About The Hurt Locker: First, what a surprise: the first time a woman wins best director and picture, it's for a movie about dudes. Shock.

Fortunately, it's rather brilliant about dudes. IMExperience--and I've got a bit--what Bigelow did was really unique for movies about men: she showed men, not as they want to be portrayed--and no matter how "honest" they try to be, I think just about every movie made by men ultimately does this--but as how they actually are, oftentimes, especially the kind of men portrayed in her film: desperate for bonding and love, but doing so--and becoming only able to do so--over shared pain.

The other thing about The Hurt Locker is the Chris Hedges quote at the beginning, which is from his terrible and beautiful book War is a Force that Gives Us Meaning. It's not there for decoration. The Hurt Locker is almost the novelization of the book, or at least its main theme: that war, and the adrenaline rush it gives, and the sense of engaging in an activity that unlike so many others in industrialized society actually has meaning make it a desperately addictive drug, one that become harder and harder to give up. (Hedges talks movingly and at length about his own struggle to stop going back out into battle zones again and again.) That's the journey of Jeremy Renner's character, and it's why he acts the way he does--which I agree is not particularly military at times--and why he makes the choice he does at the end.

It's a desperately poignant story about men and the pressures they impose on themselves and thus transcends in a way relatively few movies have the constraints of the "war movie" genre.

so there you go. and if you didn't manage to catch the oscars (like most of us in nz, i would think), here's a rather elongated you tube clip of the best director bit:

6 comments:

DPF:TLDR said...

I have to disagree with this interpretation of The Hurt Locker. It's a pro-war film. Not an all-war-is-great-always film, and certainly not a the-Iraq-war-is-great film, but definitely a film that sees war as having positive aspects.

That being said, it is a very good pro-war film, and certainly deserved to defeat Avatar, which was arguably an anti-war film but was very, very bad regardless.

Julie said...

Thanks for this anjum, in particular for not going down the path that so many others seem to be; namely focusing on who Bigelow used to be married to as opposed to what she's achieved.

Julie said...

(Pssst @Hugh, quite a few people would like you to come back to this post and explain your disagree :-) )

Grace Dalley said...

One of the biggest gender-bias problems in Hollywood is the extreme predominance of male screenwriters. The ratio can be as high as 85:15.
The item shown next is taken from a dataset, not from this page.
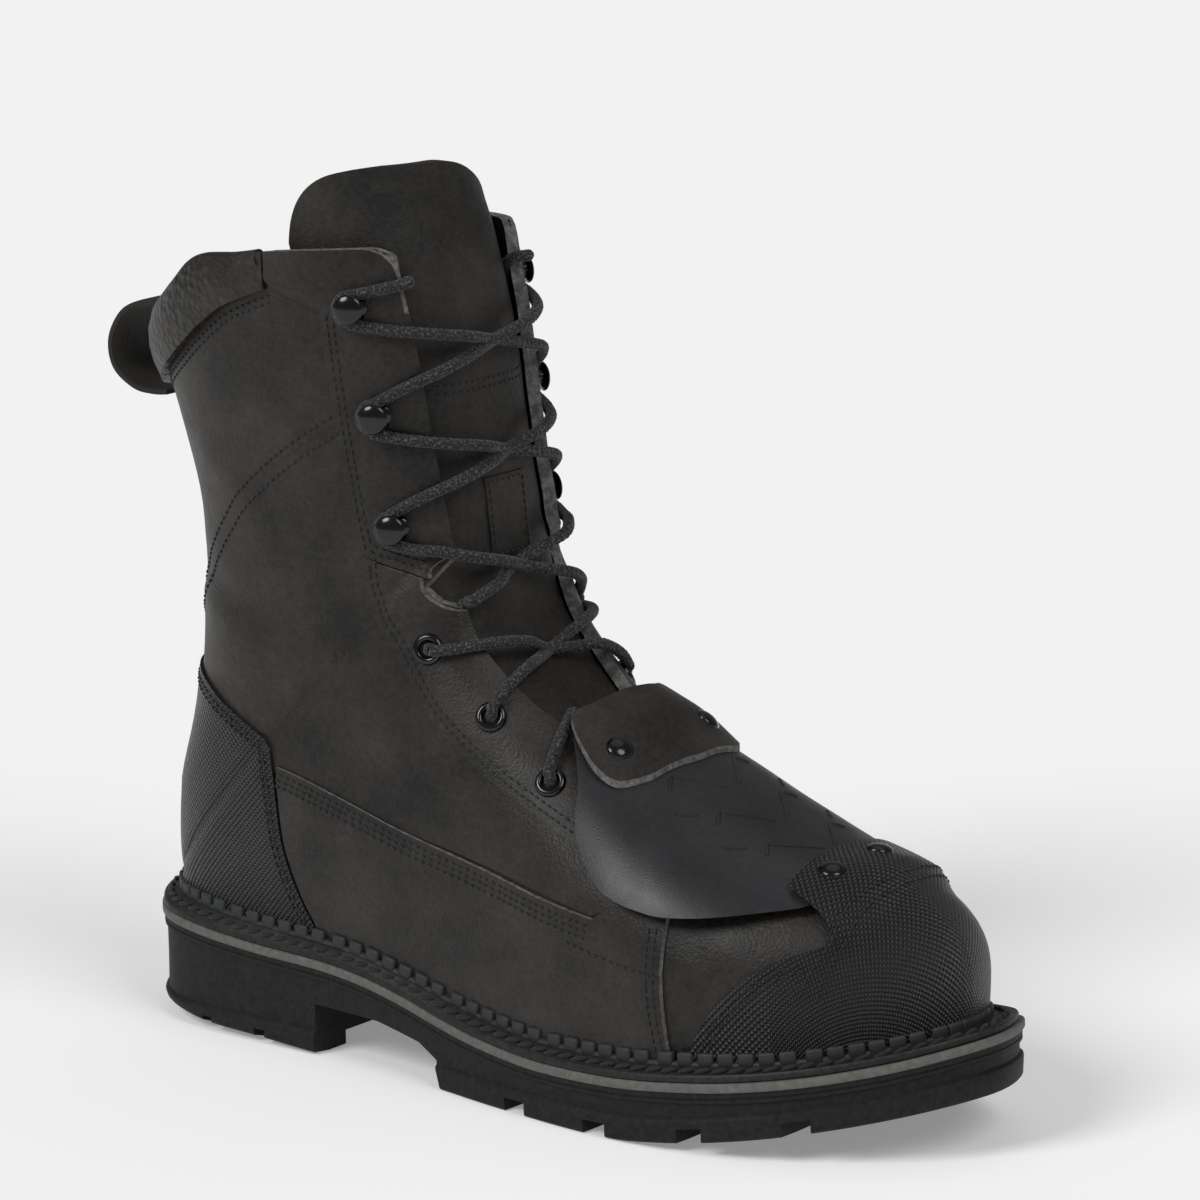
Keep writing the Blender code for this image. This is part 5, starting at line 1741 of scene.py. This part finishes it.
class BootColours(bpy.types.PropertyGroup):
    """The colours of the boot's finishes."""

    leather: colour("Leather", "Oiled leather in the dark parts", (0.0042, 0.0039, 0.0036))
    leather_worn: colour("Worn leather", "Oiled leather where it is rubbed", (0.032, 0.027, 0.0225))
    guard: colour("Guard", "Smooth cover of the instep guard", (0.0125, 0.013, 0.0142))
    guard_worn: colour("Worn guard", "Cover of the guard where it is rubbed", (0.024, 0.025, 0.027))
    fabric: colour("Fabric ground", "Ballistic fabric between its dots", (0.004, 0.004, 0.0042))
    fabric_dots: colour("Fabric dots", "Raised dots of the ballistic fabric", (0.034, 0.035, 0.036))
    # Cut edges: partly their own lighter fuzz, partly a painted highlight where the edges catch the light
    raw_edge: colour("Raw edge", "Cut edges of the leather", (0.075, 0.073, 0.07))
    raw_edge_fuzz_and_highlight: colour("Light raw edge", "Cut edges where they are rubbed", (0.26, 0.25, 0.24))
    rubber: colour("Sole", "Outsole rubber", (0.0032, 0.0034, 0.0034))
    rubber_dust: colour("Sole specks", "Specks in the outsole rubber", (0.015, 0.016, 0.016))
    welt: colour("Welt", "Rubber welt and rib", (0.008, 0.0085, 0.0085))
    welt_dust: colour("Welt specks", "Specks in the welt", (0.028, 0.029, 0.029))
    rib: colour("Rib", "Cogs of the notched rib", (0.030, 0.032, 0.034))
    strip: colour("Strip", "Light strip over the sole", (0.10, 0.094, 0.087))
    strip_dust: colour("Strip specks", "Specks in the strip", (0.16, 0.152, 0.142))
    lining: colour("Lining", "Lining of the shaft", (0.012, 0.012, 0.012))
    webbing: colour("Webbing", "Pull loop", (0.004, 0.004, 0.004))
    metal: colour("Metal", "Hooks, eyelets and rivets", (0.022, 0.022, 0.024))
    thread: colour("Thread", "Sewing thread", (0.006, 0.006, 0.006))
    thread_light: colour("Thread flecks", "Sewing thread where it shines", (0.06, 0.058, 0.055))
    lace: colour("Lace", "Braided lace", (0.004, 0.004, 0.004))
    lace_fleck: colour("Lace flecks", "Grey yarn in the lace", (0.10, 0.098, 0.095))


class BootSizes(bpy.types.PropertyGroup):
    """The sizes of the boot's sewing and laces."""

    stitch_pitch: length("Stitch pitch", "From one stitch to the next", 2.5, 2.0, 6.0)
    welt_pitch: length("Welt stitch pitch", "From one stitch of the welt to the next", 5.4, 4.0, 9.0)
    lace_radius: length("Lace radius", "Half the lace's width", LACE_R, 1.2, 2.4)


# The operators


class BOOT_OT_upper(bpy.types.Operator):
    """The leather upper: one shell from toe to collar, open at the throat and the top, with its lining"""

    bl_idname = "boot.upper"
    bl_label = "Upper"

    def execute(self, context):
        upper = piece("upper_shell", upper_surface(), finish("oiled_leather"))
        upper.data.materials.append(finish("lining"))
        upper.data.materials.append(finish("raw_edge"))
        wall = thicken(upper, WALL, -1.0).modifiers["wall"]
        wall.material_offset = 1
        wall.material_offset_rim = 2
        over = rim_line(-80, 120) + [(120, 330), (-80, 330)]
        cutters = []
        outlines = {"above_rim": over, "throat_notch": THROAT_NOTCH, "front_corner": FRONT_CORNER}
        for k, (name, outline) in enumerate(outlines.items()):
            reach = PATTERN_REACH - k
            cutters.append(prism(name, outline, -reach, reach, look=finish("raw_edge")))
            combine(upper, cutters[-1], "DIFFERENCE")
        applied(upper, cutters)
        finished(upper, "oiled_leather", "upper")
        for k, side in enumerate(SIDES.values()):
            sides = half_of(side)
            panel = overlay(f"shaft_panel_{k}", SHAFT_PANEL, upper_surface(), PANEL_THICK, sides)
            finished(panel, "oiled_leather")
        return {"FINISHED"}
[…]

The vast majority of Hollywood films feature a male protagonist -- this is so usual that we scarcely even notice it. How many recent films can you name that have a female protagonist? If we always see a story from a man's point of view, how does that affect our society?

Craig Ranapia said...
This comment has been removed by the author.
Craig Ranapia said...

Shame that the producers of the Oscar show decided to present Bigelow's best director Oscar with a shitload of condescending head-patting.

As one person put put it, "I Am Woman? If Cameron had won, would be have left the stage to the strains of 'It's a Man's Man's Man's World', or do we just take that as read?"
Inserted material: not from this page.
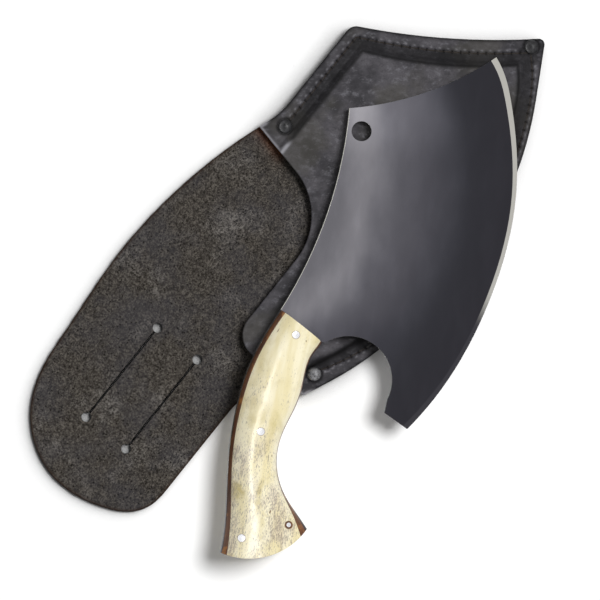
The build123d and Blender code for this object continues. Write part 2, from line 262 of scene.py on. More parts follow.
def ramp(tree, source, *stops, smooth=False):   # stops are (place, colour)
    made = put(tree, "ValToRGB", {"Fac": source})
    elements = made.color_ramp.elements
    while len(elements) < len(stops):
        elements.new(0.5)
    for element, (place, colour) in zip(elements, stops):
        element.position = place
        element.color = colour
    if smooth:
        made.color_ramp.interpolation = "B_SPLINE"
    return made.outputs["Color"]


def span(tree, value, low, high, toLow=0.0, toHigh=1.0):   # value between low and high, as a share
    return put(tree, "MapRange", {
        "Value": value, "From Min": low, "From Max": high, "To Min": toLow, "To Max": toHigh,
    }, interpolation_type="SMOOTHSTEP").outputs["Result"]


def calc(tree, operation, first, second=0.0):
    return put(tree, "Math", {0: first, 1: second}, operation=operation).outputs[0]


def times(tree, first, second):
    return calc(tree, "MULTIPLY", first, second)


def plus(tree, first, second):
    return calc(tree, "ADD", first, second)


def vectors(tree, operation, first, second=(0, 0, 0)):   # for lengths and dot products, a number
    made = put(tree, "VectorMath", {0: first, 1: second}, operation=operation)
    return made.outputs["Value" if operation in ("LENGTH", "DOT_PRODUCT") else "Vector"]


def apart(tree, vector, axis):
    return put(tree, "SeparateXYZ", {"Vector": vector}).outputs[axis]


def blend(tree, share, first, second, how="MIX"):
    made = put(tree, "Mix", {0: share, 6: first, 7: second}, data_type="RGBA", blend_type=how)
    return made.outputs[2]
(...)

And a massive sexist-fail to the media for the lazy, condescending "battle of the exes" lede. Kudos to Bigelow and Cameron for not playing up to a media-constructed narrative, but they shouldn't have been in that position in the first place.
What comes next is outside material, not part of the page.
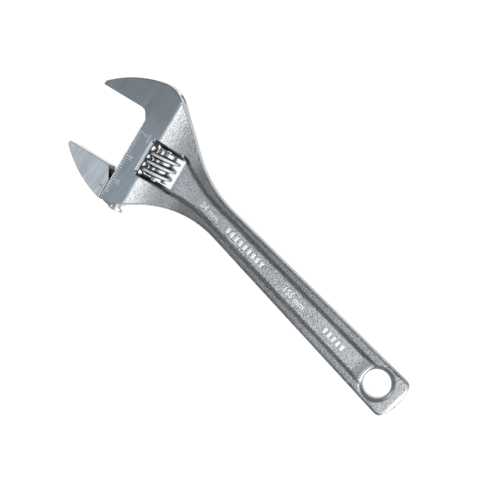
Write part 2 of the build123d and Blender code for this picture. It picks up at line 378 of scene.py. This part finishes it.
def make_scale(material):
    """Opening scale on the band: a tick at each millimetre up to 25, and its figures."""
    last = 25
    tick_width = 0.26
    edge_gap = 0.12
    sunk, proud = 0.03, 0.015
    base, top = HEAD_HALF - sunk, HEAD_HALF + proud
    placed = []
    for level in range(last + 1):
        length = tick_length(level)
        tick = plate(rectangle(length, tick_width), base, top)
        placed.append((tick, Matrix.Translation((-edge_gap - length / 2, level, 0))))
    reading = Matrix.Rotation(math.radians(-90), 4, "Z")
    figure_height, unit_height = 1.4, 0.95
    figures = (
        ("0", figure_height, -3.2, 0.4),
        ("10", figure_height, -2.9, 10.2),
        ("20", figure_height, -3.0, 20.2),
        ("mm", unit_height, -5.0, 0.9),
    )
    for words, height, x, level in figures:
        figure = lettering(words, height, sunk + proud)
        placed.append((figure, Matrix.Translation((x, level, base)) @ reading))
    mesh = joined("opening_scale", placed)
    mesh.transform(TO_ROW)
    add_piece("opening_scale", mesh, "body", material)


def make_size_marks(material):
    """Raised generic size marks on the upper panel: capacity, length and two rows of plain bars."""
    rise, sunk = 0.22, 0.05
    height = 2.3
    bar_width, pitch = 1.05, 2.15
    middle_y = 0.1
    base = PANEL_HALF - sunk
    turned = Matrix.Rotation(math.pi, 4, "Z")
    placed = []
    for words, x in (("24 mm", 85.6), ("155 mm", 42.0)):
        letters = lettering(words, height, rise + sunk, weight=0.025, bevel=0.09)
        placed.append((letters, Matrix.Translation((x, middle_y, base)) @ turned))
    for middle_x, count in ((67.5, 9), (21.8, 5)):
        for step in range(count):
            mark = plate(rectangle(bar_width, height), 0.0, rise + sunk, bevel=0.1)
            x = middle_x + (step - (count - 1) / 2) * pitch
            placed.append((mark, Matrix.Translation((x, middle_y, base))))
    mesh = joined("size_marks", placed)
    add_piece("size_marks", mesh, "body", material)


def make_index_mark(material):
    """Small dark triangle on the jaw that points at the scale."""
    x, level = 1.75, 24.15
    reach = 0.75
    sunk, proud = 0.03, 0.012
    outline = [(-reach, 0.0), (reach * 0.7, -reach * 0.8), (reach * 0.7, reach * 0.8)]
    mark = plate(outline, JAW_HALF - sunk, JAW_HALF + proud)
    mesh = joined("index_mark", [(mark, TO_ROW @ Matrix.Translation((x, level, 0)))])
    add_piece("index_mark", mesh, "jaw", material)


# ---------------------------------------------------------------- jaw and worm


def make_jaw(material):
    """Movable jaw with its web, rail and rack, all edges slightly broken."""
    mesh = remeshed("movable_jaw", "jaw_and_rail", JAW_VOXEL)
    points = smooth_points(points_of(mesh), edges_of(mesh), 0.4, 4)
    points[:, 2] = np.clip(points[:, 2], -JAW_HALF, JAW_HALF)
    set_points(mesh, points)
    mesh.shade_smooth()
    piece = add_piece("jaw_and_rail", mesh, "jaw", material)
    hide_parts("movable_jaw")


def thread_share(phase):
    """Share of the full thread depth at a distance along the axis from the crest's middle."""
    flank = math.tan(FLANK_ANGLE) * (CREST_RADIUS - ROOT_RADIUS)
    share = 1 - np.clip((np.abs(phase) - CREST_WIDTH / 2) / flank, 0, 1)
    rounded = share * share * (3 - 2 * share)
    return 0.3 * rounded + 0.7 * share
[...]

The honest truth is that women’s experiences and lives don’t rate at the same level with men’s, and Bigelow is just another reminder of that fact.

oh, wow... I don't know if I even want to start deconstructing the "not a real feminist..." bingo in play at that link. But when women film-makers, writers and executives already face so much sexism in the industry (and not just in Hollywood), I'm struggling to see anything feminist in another slap-down of an uppity woman who refuses to follow the script.

Women like Bigelow, Gale Ann Hurd and Jane Espenson who work outside the "chick-flick" paradigm really get enough shit from fanboy patriarchs who feel emasculated by the estrogen getting all over their nice clean genres. Do they really the same old crap in a new box?